Revisitando la transición

De la larga tarde-noche del 23-F recuerdo una sensación física: a medida que pasaban las horas sentía como aumentaba una enorme carga sobre mi espalda. Era miedo, era la fatigosa sensación de volver al pasado. Y se alivió cuando de madrugada el Rey, con uniforme de capitán general, emitió un mensaje que todos quisimos interpretar como fracaso del golpe a pesar de una preocupante coletilla que no descartaba alguna forma de solución militar.

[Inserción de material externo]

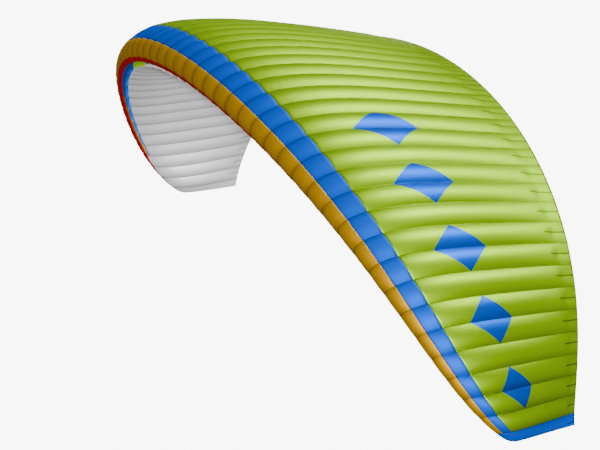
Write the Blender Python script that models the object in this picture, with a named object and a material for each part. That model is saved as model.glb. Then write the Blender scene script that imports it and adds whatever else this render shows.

El pasado jueves, coincidiendo con el aniversario del golpe, se publicó el fax que, una hora después de su alocución, el Rey Juan Carlos envió a Milans del Bosch: “Confirmando la conversación telefónica que acabamos de tener te hago saber con toda claridad lo siguiente: Afirmo mi rotunda decisión de mantener el orden constitucional dentro de la legalidad vigente. Después de este mensaje ya no puedo volverme atrás”. O sea que antes sí, se pudo volver atrás. Pasaron más de ocho horas entre el golpe y la decisión definitiva del monarca de colocarse en el lado constitucional.

Sirva esta anécdota histórica para reflexionar sobre la transición ahora que, con el régimen democrático desgastado por el paso del tiempo y por la reiterada negativa de PP y PSOE a renovarlo, está de moda señalar a la transición como nuestro pecado original. Sin duda, ha sido mitificada por la generación que la hizo, pero no es evidente que se hubiese podido hacer de manera radicalmente distinta.

Empecemos por lo obvio: Franco murió en la cama. No fue la resistencia la que se lo llevó por delante. La sociedad española funcionaba en parte a dos velocidades: a partir de los años 60, con un cierto desarrollo económico y con la entrada del turismo, amplios sectores urbanos se fueron modernizando lentamente, en sus modos de vida y costumbres. El régimen era como una superestructura paralela que se iba alejando de la sociedad, pero sin que en esta hubiera fuerzas capaces de romperla.

Al día siguiente de la muerte de Franco todo estaba en el aire. La transición nunca tuvo plan ni proyecto. Se hizo haciéndola, con mucha improvisación y con varios momentos al borde del abismo. Inicialmente, se impuso la inercia y el régimen, con Arias al frente, intentó resistir. Poco a poco se fue imponiendo la idea de que se debía avanzar hacia un régimen democrático. Con el nombramiento de Suárez, hombre más eficaz en el regate corto que en el plan de largo alcance, se confirmó el sentido tentativo de la transición.

Tres cosas fueron a mi entender determinantes. Primera: la guerra civil operó como un superego colectivo que fue eficaz para mantener el rumbo: nunca más repetir aquella tragedia, era probablemente la idea más compartida. Segunda: el Rey Juan Carlos fue asumiendo el papel de buen traidor tan necesario en una transición de este tipo: elegido por Franco, fue capaz de traicionar sus orígenes para que el franquismo sociológico se reconociera en el nuevo régimen. Alberto Oliart contaba que cuando citó a los altos mandos del ejército después del 23-F, algunos de ellos le expresaron su lealtad al Rey por orden de Franco. Tercera: había una enorme confusión sobre la evaluación real de las relaciones de fuerzas, el Ejército fue el gran espantajo que se utilizó cada vez que se quería frenar un proceso, porque, insisto, la dictadura no fue derrocada; se metamorfoseó, con el famoso harakiri de las Cortes franquistas, y el aparato de Estado permaneció intacto.

En resumen: se impuso una prioridad, que la democracia no volviera a ser efímera como fue siempre en la historia de España. No hubo ruptura, hubo mutación de régimen. Y esto obviamente suspendió la memoria, impidió la reforma a fondo del sistema institucional y garantizó la permanencia de hábitos y prácticas del pasado, algunas de las cuales han llegado hasta hoy. El único gesto realmente rupturista fue el retorno de Tarradellas, solitario punto de engarce con la legalidad republicana.

La transición realmente existente ha dado una democracia homologable marcada por vicios de origen —algunos de ellos crónicos— que siguen condicionando la política española. Por eso es imperativo reformar el régimen. Y la resistencia a hacerlo forma parte de estos vicios históricos. Pero el futuro de la democracia española se juega ahora y aquí, ya no en la transición.